\name{RankingSoftthresholdT}
\alias{RankingSoftthresholdT}
\alias{RankingSoftthresholdT-methods}
\alias{RankingSoftthresholdT,matrix,numeric-method}
\alias{RankingSoftthresholdT,matrix,factor-method}
\alias{RankingSoftthresholdT,ExpressionSet,character-method}
\title{Ranking via the 'soft-threshold' t-statistic}
\description{
 The 'soft-threshold' statistic (Wu, 2005) is constructed
 using a linear regression model with an \code{L1}
 penalty (also referred to as LASSO penalty). In special
 cases (like here) the LASSO estimator can be 
 calculated analytically and is then known as 'soft threshold
 estimator'.}
\usage{
RankingSoftthresholdT(x, y, type = c("unpaired", "paired", "onesample"),
                      lambda = c("lowess", "cor", "user"), userlambda = NULL, 
                      gene.names = NULL, ...)
}

\arguments{
  \item{x}{A \code{matrix} of gene expression values with rows
           corresponding to genes and columns corresponding to observations or alternatively an object of class \code{ExpressionSet}.\cr
           If \code{type = paired}, the first half of the columns corresponds to 
           the first measurements and the second half to the second ones. 

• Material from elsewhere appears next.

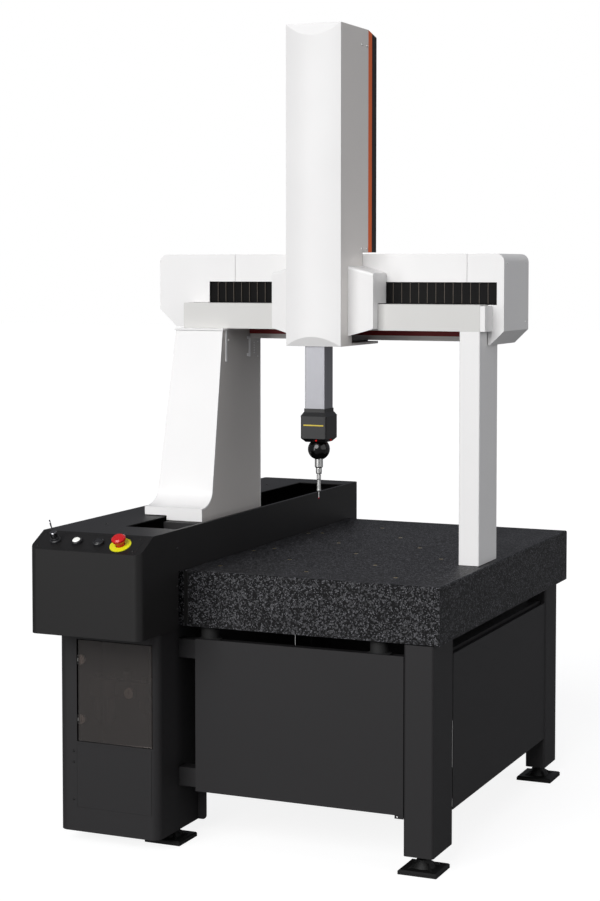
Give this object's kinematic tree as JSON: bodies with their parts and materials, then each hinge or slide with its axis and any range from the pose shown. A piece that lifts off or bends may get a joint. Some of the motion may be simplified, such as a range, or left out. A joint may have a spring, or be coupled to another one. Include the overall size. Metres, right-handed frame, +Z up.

           For instance, if there are 10 observations, each measured twice,
           stored in an expression matrix \code{expr}, 
           then \code{expr[,1]} is paired with \code{expr[,11]}, \code{expr[,2]}
           with \code{expr[,12]}, and so on.}
  \item{y}{If \code{x} is a matrix, then \code{y} may be
           a \code{numeric} vector or a factor with at most two levels.\cr
           If \code{x} is an \code{ExpressionSet}, then \code{y}
           is a character specifying the phenotype variable in
           the output from \code{pData}.\cr
           If \code{type = "paired"}, take care that the coding is
           analogously to the requirement concerning \code{x}.}
  \item{type}{\describe{
                \item{"unpaired":}{two-sample test.}
                \item{"paired":}{paired test. Take care that the coding of \code{y}
                                 is correct (s. above).}
                \item{"onesample":}{\code{y} has only one level. 
                                    Test whether the true mean is different
                                    from zero.}
                   
                                   
                }}
  \item{lambda}{s. details}
  \item{userlambda}{A user-specified value for \code{lambda}, s. details.}
  \item{gene.names}{An optional vector of gene names.}
  \item{\dots}{Currently unused argument.}
}
\details{
  There are currently three ways of specifying the shrinkage intensity
  \code{lambda}. Both \code{"lowess"} and \code{"cor"} are relatively
  slow, especially if rankings are calculated repeatedly (\link{RepeatRanking}).
  Therefore, a 'reasonable' value can be set by the user.
}

\value{An object of class \code{GeneRanking}.}
\references{Wu, B. (2005). Differential gene expression using
            penalized linear regression models: The improved
            SAM statistic. \emph{Bioinformatics, 21, 1565-1571}}
\author{Martin Slawski \cr
        Anne-Laure Boulesteix}
\note{The code is a modified version of an implementation available in the \code{st}
      package of Opgen-Rhein and Strimmer (2007).}
\seealso{
         \link{RepeatRanking}, \link{RankingTstat}, \link{RankingFC}, \link{RankingWelchT}, \link{RankingWilcoxon},
          \link{RankingBaldiLong}, \link{RankingFoxDimmic}, \link{RankingLimma}, 
          \link{RankingEbam}, \link{RankingWilcEbam}, \link{RankingSam}, 
          \link{RankingShrinkageT},  
          \link{RankingPermutation}}
\keyword{univar}
\examples{
### Load toy gene expression data
data(toydata)
### class labels
yy <- toydata[1,]
### gene expression
xx <- toydata[-1,]
### run RankingSoftthresholdT
softt <- RankingSoftthresholdT(xx, yy, type="unpaired")
}